Dans un article publié le 18 avril, le groupe Révolution permanente pointait les manquements du Parti socialiste des travailleurs (PST) et de la Voie ouvrière pour le socialisme (VOS). Au premier – parti frère du Nouveau parti anticapitaliste en France –, il était reproché sa « compromission avec la mouvance libérale-démocratique dans le cadre du Pacte de l’Alternative Démocratique (PAD) ». Quant au second – scission ouvriériste du PST –, sa « démarcation du hirak et de ceux qui l’ont conduit vers l’isolement » ainsi que son appel du 28 mars à « la formation de listes portant un programme démocratique, social et anti-impérialiste » à l’occasion des législatives étaient dénoncés.

La direction du PST a commis une faute en s’associant à des formations bourgeoises dans le cadre du PAD, confirmant de la sorte son réformisme – sans que cela ne remette en cause la sincérité et la combativité de ses militants, notamment à Bejaïa. De son côté, VOS a eu le mérite de refuser les fronts interclassistes et de rejeter les mots d’ordre portés par l’opposition libérale du type « transition démocratique » ou « processus constituant ».

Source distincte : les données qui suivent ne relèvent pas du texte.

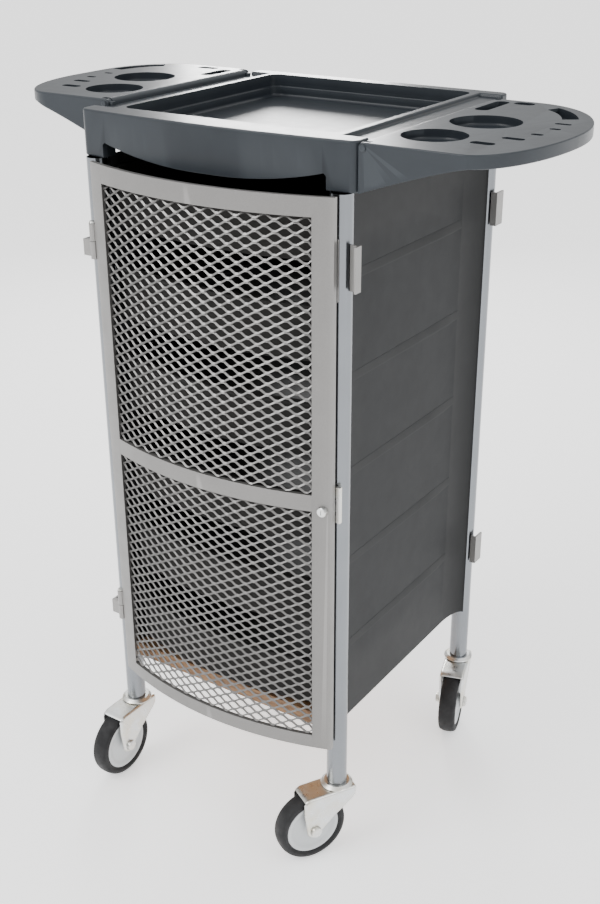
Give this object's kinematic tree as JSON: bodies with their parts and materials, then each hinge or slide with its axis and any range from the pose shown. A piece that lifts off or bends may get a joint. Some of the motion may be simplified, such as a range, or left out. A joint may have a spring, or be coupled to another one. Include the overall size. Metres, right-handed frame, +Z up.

Mais ce groupe trotskiste est limité par le formalisme de ses animateurs qui ont impulsé un Front ouvrier et populaire – réplique de « gauche » au PAD – dont l’aspect positif – à savoir la tentative de rendre visible l’expression propre des travailleurs – a été gâché par la propension de ses dirigeants à préférer les jeux d’appareils à la fédération d’éléments révolutionnaires – sur une base autonome –, ce qui a conduit à enfermer cette potentialité subversive dans une perspective para-syndicale. Néanmoins, l’erreur la plus incompréhensible aura été de s’engager dans la voie électorale.

Les révolutionnaires devront tirer toutes les leçons de ces errements et combattre les illusions entretenues par les courants libéraux, islamistes ou socialistes. La tâche est énorme, les moyens sont modestes mais la solution ne passera ni par les élections ni par la « construction du parti » ».